◆ TASK DETAILS: Copy each line below without leaving any out.
• • • •
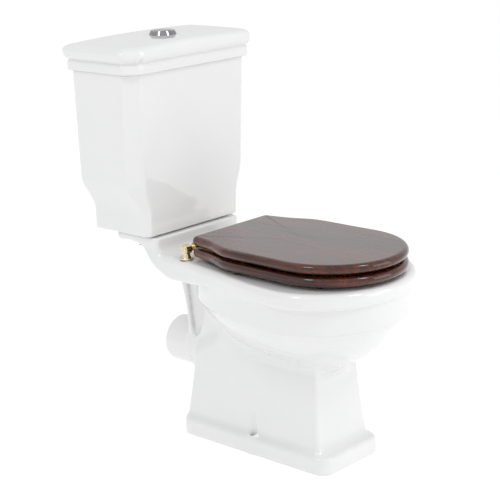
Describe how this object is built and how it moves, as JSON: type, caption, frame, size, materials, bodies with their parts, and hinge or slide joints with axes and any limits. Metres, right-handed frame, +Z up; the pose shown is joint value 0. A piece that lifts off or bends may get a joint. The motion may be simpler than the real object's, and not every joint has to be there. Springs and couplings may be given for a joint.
{
  "type": "close coupled toilet",
  "caption": "Close coupled toilet with a footed ceramic pan, canted cistern with push-button flush, and a hinged timber seat and lid.",
  "frame": {"origin": "on the floor under the middle of the bounding box, on the plane of symmetry", "axes": "+Z up, -Y out of the front of the bowl, +Y to the wall, +X to the user's left when seated"},
  "size_m": [0.388, 0.72, 0.8588],
  "materials": {
    "vitreous_china": "gloss",
    "mahogany": "gloss",
    "hinge_brass": "polished",
    "fixing_brass": "satin",
    "chrome": "polished",
    "spring_steel": "satin",
    "white_plastic": "satin",
    "valve_plastic": "satin",
    "black_rubber": "matte",
    "buffer_rubber": "matte",
    "plated_steel": "satin"
  },
  "bodies": {
    "pan_and_cistern": {"pan_rim": "vitreous_china", "pan_bowl": "vitreous_china", "pan_foot": "vitreous_china", "pan_outlet": "vitreous_china", "cistern_tank": "vitreous_china", "hinge_bar": "hinge_brass", "hinge_pillars": "hinge_brass", "hinge_caps": "hinge_brass", "hinge_gaskets": "black_rubber", "hinge_studs": "hinge_brass", "hinge_stud_washers": "fixing_brass", "hinge_stud_nuts": "hinge_brass", "flush_valve_body": "white_plastic", "flush_valve_back_nut": "white_plastic", "flush_valve_washer": "black_rubber", "fill_valve_body": "white_plastic", "fill_valve_washer": "black_rubber", "fill_valve_back_nut": "white_plastic", "coupling_plate": "plated_steel", "doughnut_gasket": "black_rubber", "cistern_bolts": "fixing_brass", "cistern_bolt_seals": "black_rubber", "cistern_bolt_washers": "fixing_brass", "cistern_wing_nuts": "fixing_brass"},
    "seat_ring": {"seat_ring": "mahogany", "ring_hinge_straps": "hinge_brass", "ring_strap_screws": "hinge_brass", "ring_buffers": "buffer_rubber"},
    "seat_lid": {"seat_lid": "mahogany", "lid_hinge_straps": "hinge_brass", "lid_strap_screws": "hinge_brass", "lid_buffers": "buffer_rubber"},
    "cistern_lid": {"cistern_lid": "vitreous_china", "button_bezel": "chrome", "bezel_nut": "white_plastic", "half_flush_spring": "spring_steel", "full_flush_spring": "spring_steel"},
    "half_flush_button": {"half_flush_button": "chrome", "half_flush_rod": "white_plastic"},
    "full_flush_button": {"full_flush_button": "chrome", "full_flush_rod": "white_plastic"},
    "flush_lift": {"flush_lift_tube": "valve_plastic", "flush_lift_seal": "black_rubber"},
    "float": {"float_cup": "valve_plastic"},
    "float_lever": {"float_lever": "white_plastic"}
  },
  "joints": [
    {"name": "seat_ring_hinge", "type": "hinge", "parent": "pan_and_cistern", "child": "seat_ring", "pos_m": [0, 0.095, 0.427], "axis": [-1, 0, 0], "range_deg": [0, 92]},
    {"name": "seat_lid_hinge", "type": "hinge", "parent": "seat_ring", "child": "seat_lid", "pos_m": [0, 0.095, 0.427], "axis": [1, 0, 0], "range_deg": [-92, 0]},
    {"name": "cistern_lid_lift", "type": "slide", "parent": "pan_and_cistern", "child": "cistern_lid", "axis": [0, 0, 1], "range_m": [0, 0.12]},
    {"name": "half_flush_press", "type": "slide", "parent": "cistern_lid", "child": "half_flush_button", "axis": [0, 0, -1], "range_m": [0, 0.006], "stiffness_N_per_m": 250, "springref_m": -0.004, "deforming": ["half_flush_spring"]},
    {"name": "full_flush_press", "type": "slide", "parent": "cistern_lid", "child": "full_flush_button", "axis": [0, 0, -1], "range_m": [0, 0.006], "stiffness_N_per_m": 250, "springref_m": -0.004, "deforming": ["full_flush_spring"]},
    {"name": "flush_lift_rise", "type": "slide", "parent": "pan_and_cistern", "child": "flush_lift", "axis": [0, 0, 1], "range_m": [0, 0.024]},
    {"name": "float_rise", "type": "slide", "parent": "pan_and_cistern", "child": "float", "axis": [0, 0, 1], "range_m": [0, 0.03]},
    {"name": "float_lever_turn", "type": "hinge", "parent": "pan_and_cistern", "child": "float_lever", "pos_m": [0.105, 0.313, 0.716], "axis": [-1, 0, 0], "range_deg": [0, 28.7]}
  ],
  "couplings": [
    {"joint": "flush_lift_rise", "follows": "full_flush_press", "ratio": 4},
    {"joint": "float_lever_turn", "follows": "float_rise", "rad_per_m": 16.667}
  ]
}
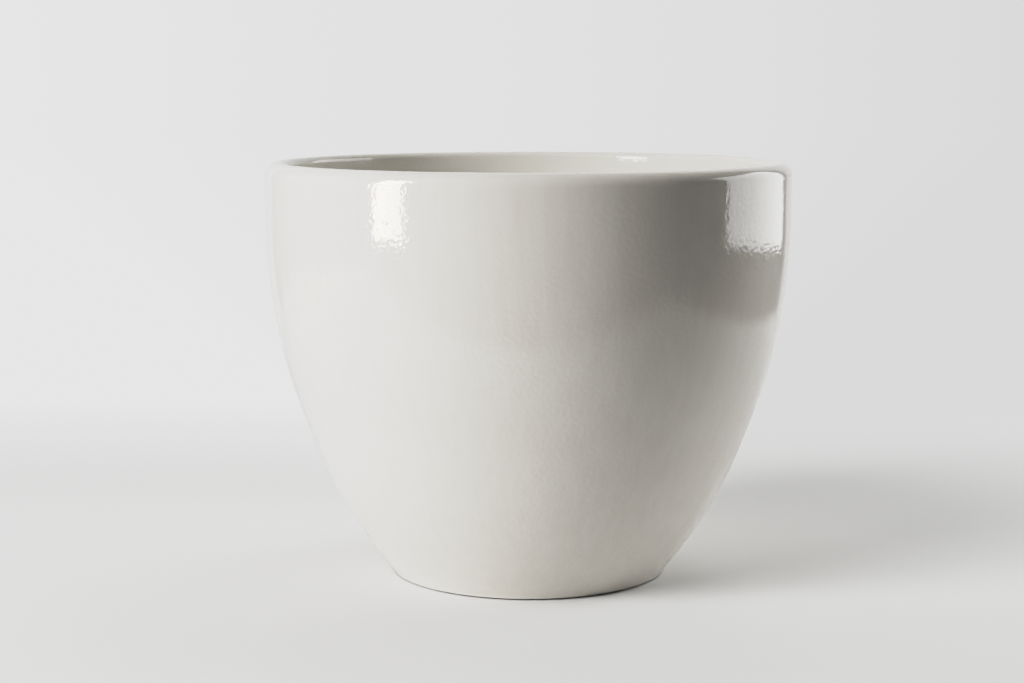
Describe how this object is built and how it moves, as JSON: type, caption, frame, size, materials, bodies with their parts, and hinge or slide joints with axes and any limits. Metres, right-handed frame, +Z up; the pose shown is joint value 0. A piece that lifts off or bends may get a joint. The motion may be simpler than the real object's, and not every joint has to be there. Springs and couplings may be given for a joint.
{
  "type": "plant pot",
  "caption": "Round glazed planter pot, flared from a narrow foot ring to an upright rim band with a rounded lip; a lift-out rubber stopper closes its drain hole.",
  "frame": {"origin": "on the pot's axis, in the plane that the foot ring rests on", "axes": "+Z up along the axis of revolution; +X and +Y are alike, since the pot is round"},
  "size_m": [0.2, 0.2, 0.158],
  "materials": {
    "fired_clay": "bare fired terracotta, matt and slightly sandy",
    "glaze": "glossy off-white glaze with a faint orange peel",
    "stopper_rubber": "satin moulded rubber"
  },
  "bodies": {
    "pot": {"clay_body": "fired_clay", "glaze_coat": "glaze"},
    "stopper": {"drain_stopper": "stopper_rubber"}
  },
  "joints": [
    {"name": "stopper_lift", "type": "slide", "parent": "pot", "child": "stopper", "axis": [0, 0, 1], "range_m": [0, 0.165]}
  ]
}
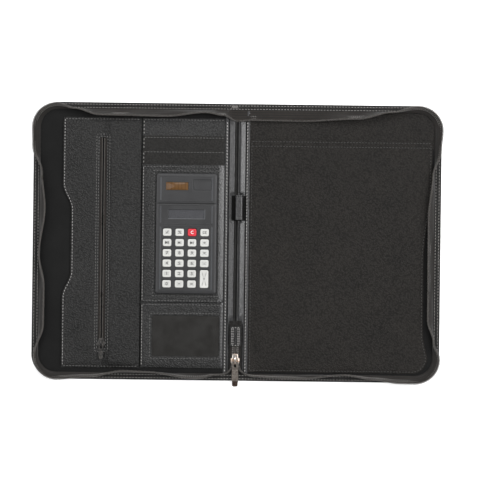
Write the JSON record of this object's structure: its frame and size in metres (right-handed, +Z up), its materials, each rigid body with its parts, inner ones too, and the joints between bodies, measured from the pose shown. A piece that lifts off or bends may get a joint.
• • • •
◆ TASK SOLUTION:
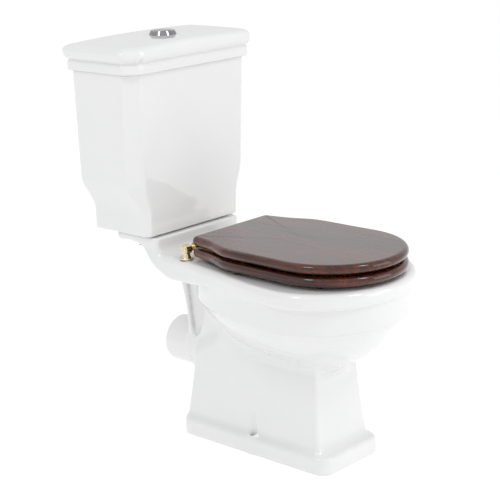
Describe how this object is built and how it moves, as JSON: type, caption, frame, size, materials, bodies with their parts, and hinge or slide joints with axes and any limits. Metres, right-handed frame, +Z up; the pose shown is joint value 0. A piece that lifts off or bends may get a joint. The motion may be simpler than the real object's, and not every joint has to be there. Springs and couplings may be given for a joint.
{
  "type": "close coupled toilet",
  "caption": "Close coupled toilet with a footed ceramic pan, canted cistern with push-button flush, and a hinged timber seat and lid.",
  "frame": {"origin": "on the floor under the middle of the bounding box, on the plane of symmetry", "axes": "+Z up, -Y out of the front of the bowl, +Y to the wall, +X to the user's left when seated"},
  "size_m": [0.388, 0.72, 0.8588],
  "materials": {
    "vitreous_china": "gloss",
    "mahogany": "gloss",
    "hinge_brass": "polished",
    "fixing_brass": "satin",
    "chrome": "polished",
    "spring_steel": "satin",
    "white_plastic": "satin",
    "valve_plastic": "satin",
    "black_rubber": "matte",
    "buffer_rubber": "matte",
    "plated_steel": "satin"
  },
  "bodies": {
    "pan_and_cistern": {"pan_rim": "vitreous_china", "pan_bowl": "vitreous_china", "pan_foot": "vitreous_china", "pan_outlet": "vitreous_china", "cistern_tank": "vitreous_china", "hinge_bar": "hinge_brass", "hinge_pillars": "hinge_brass", "hinge_caps": "hinge_brass", "hinge_gaskets": "black_rubber", "hinge_studs": "hinge_brass", "hinge_stud_washers": "fixing_brass", "hinge_stud_nuts": "hinge_brass", "flush_valve_body": "white_plastic", "flush_valve_back_nut": "white_plastic", "flush_valve_washer": "black_rubber", "fill_valve_body": "white_plastic", "fill_valve_washer": "black_rubber", "fill_valve_back_nut": "white_plastic", "coupling_plate": "plated_steel", "doughnut_gasket": "black_rubber", "cistern_bolts": "fixing_brass", "cistern_bolt_seals": "black_rubber", "cistern_bolt_washers": "fixing_brass", "cistern_wing_nuts": "fixing_brass"},
    "seat_ring": {"seat_ring": "mahogany", "ring_hinge_straps": "hinge_brass", "ring_strap_screws": "hinge_brass", "ring_buffers": "buffer_rubber"},
    "seat_lid": {"seat_lid": "mahogany", "lid_hinge_straps": "hinge_brass", "lid_strap_screws": "hinge_brass", "lid_buffers": "buffer_rubber"},
    "cistern_lid": {"cistern_lid": "vitreous_china", "button_bezel": "chrome", "bezel_nut": "white_plastic", "half_flush_spring": "spring_steel", "full_flush_spring": "spring_steel"},
    "half_flush_button": {"half_flush_button": "chrome", "half_flush_rod": "white_plastic"},
    "full_flush_button": {"full_flush_button": "chrome", "full_flush_rod": "white_plastic"},
    "flush_lift": {"flush_lift_tube": "valve_plastic", "flush_lift_seal": "black_rubber"},
    "float": {"float_cup": "valve_plastic"},
    "float_lever": {"float_lever": "white_plastic"}
  },
  "joints": [
    {"name": "seat_ring_hinge", "type": "hinge", "parent": "pan_and_cistern", "child": "seat_ring", "pos_m": [0, 0.095, 0.427], "axis": [-1, 0, 0], "range_deg": [0, 92]},
    {"name": "seat_lid_hinge", "type": "hinge", "parent": "seat_ring", "child": "seat_lid", "pos_m": [0, 0.095, 0.427], "axis": [1, 0, 0], "range_deg": [-92, 0]},
    {"name": "cistern_lid_lift", "type": "slide", "parent": "pan_and_cistern", "child": "cistern_lid", "axis": [0, 0, 1], "range_m": [0, 0.12]},
    {"name": "half_flush_press", "type": "slide", "parent": "cistern_lid", "child": "half_flush_button", "axis": [0, 0, -1], "range_m": [0, 0.006], "stiffness_N_per_m": 250, "springref_m": -0.004, "deforming": ["half_flush_spring"]},
    {"name": "full_flush_press", "type": "slide", "parent": "cistern_lid", "child": "full_flush_button", "axis": [0, 0, -1], "range_m": [0, 0.006], "stiffness_N_per_m": 250, "springref_m": -0.004, "deforming": ["full_flush_spring"]},
    {"name": "flush_lift_rise", "type": "slide", "parent": "pan_and_cistern", "child": "flush_lift", "axis": [0, 0, 1], "range_m": [0, 0.024]},
    {"name": "float_rise", "type": "slide", "parent": "pan_and_cistern", "child": "float", "axis": [0, 0, 1], "range_m": [0, 0.03]},
    {"name": "float_lever_turn", "type": "hinge", "parent": "pan_and_cistern", "child": "float_lever", "pos_m": [0.105, 0.313, 0.716], "axis": [-1, 0, 0], "range_deg": [0, 28.7]}
  ],
  "couplings": [
    {"joint": "flush_lift_rise", "follows": "full_flush_press", "ratio": 4},
    {"joint": "float_lever_turn", "follows": "float_rise", "rad_per_m": 16.667}
  ]
}
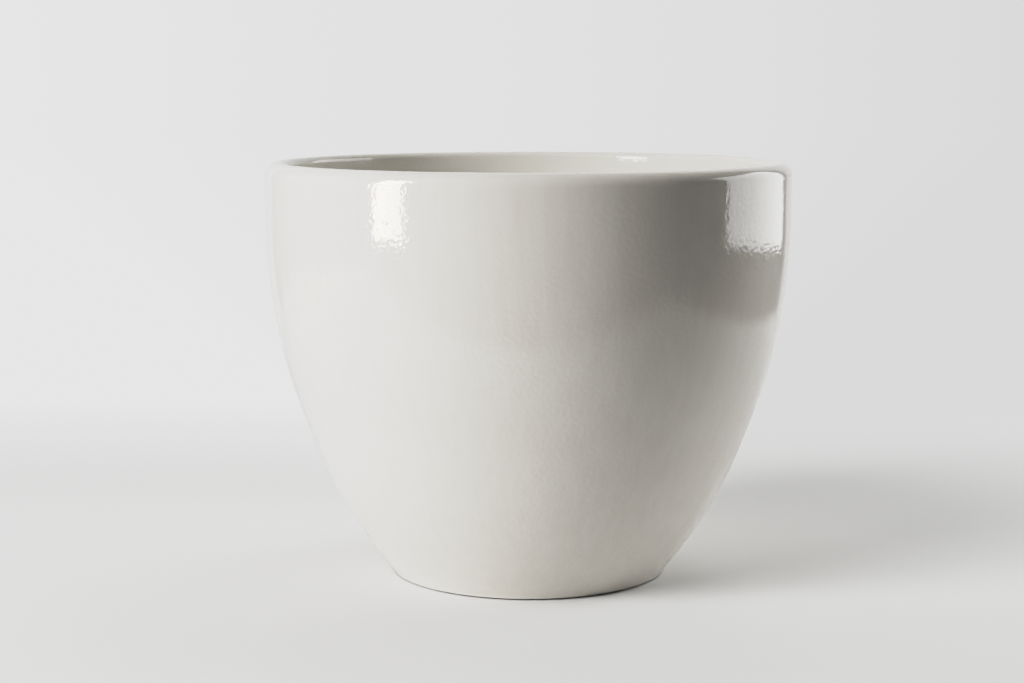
Describe how this object is built and how it moves, as JSON: type, caption, frame, size, materials, bodies with their parts, and hinge or slide joints with axes and any limits. Metres, right-handed frame, +Z up; the pose shown is joint value 0. A piece that lifts off or bends may get a joint. The motion may be simpler than the real object's, and not every joint has to be there. Springs and couplings may be given for a joint.
{
  "type": "plant pot",
  "caption": "Round glazed planter pot, flared from a narrow foot ring to an upright rim band with a rounded lip; a lift-out rubber stopper closes its drain hole.",
  "frame": {"origin": "on the pot's axis, in the plane that the foot ring rests on", "axes": "+Z up along the axis of revolution; +X and +Y are alike, since the pot is round"},
  "size_m": [0.2, 0.2, 0.158],
  "materials": {
    "fired_clay": "bare fired terracotta, matt and slightly sandy",
    "glaze": "glossy off-white glaze with a faint orange peel",
    "stopper_rubber": "satin moulded rubber"
  },
  "bodies": {
    "pot": {"clay_body": "fired_clay", "glaze_coat": "glaze"},
    "stopper": {"drain_stopper": "stopper_rubber"}
  },
  "joints": [
    {"name": "stopper_lift", "type": "slide", "parent": "pot", "child": "stopper", "axis": [0, 0, 1], "range_m": [0, 0.165]}
  ]
}
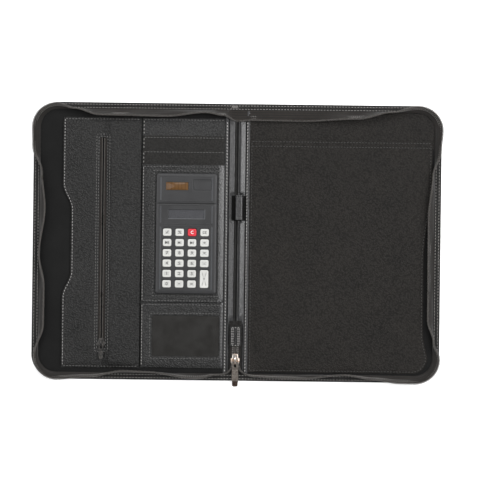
Write the JSON record of this object's structure: its frame and size in metres (right-handed, +Z up), its materials, each rigid body with its parts, inner ones too, and the joints between bodies, measured from the pose shown. A piece that lifts off or bends may get a joint.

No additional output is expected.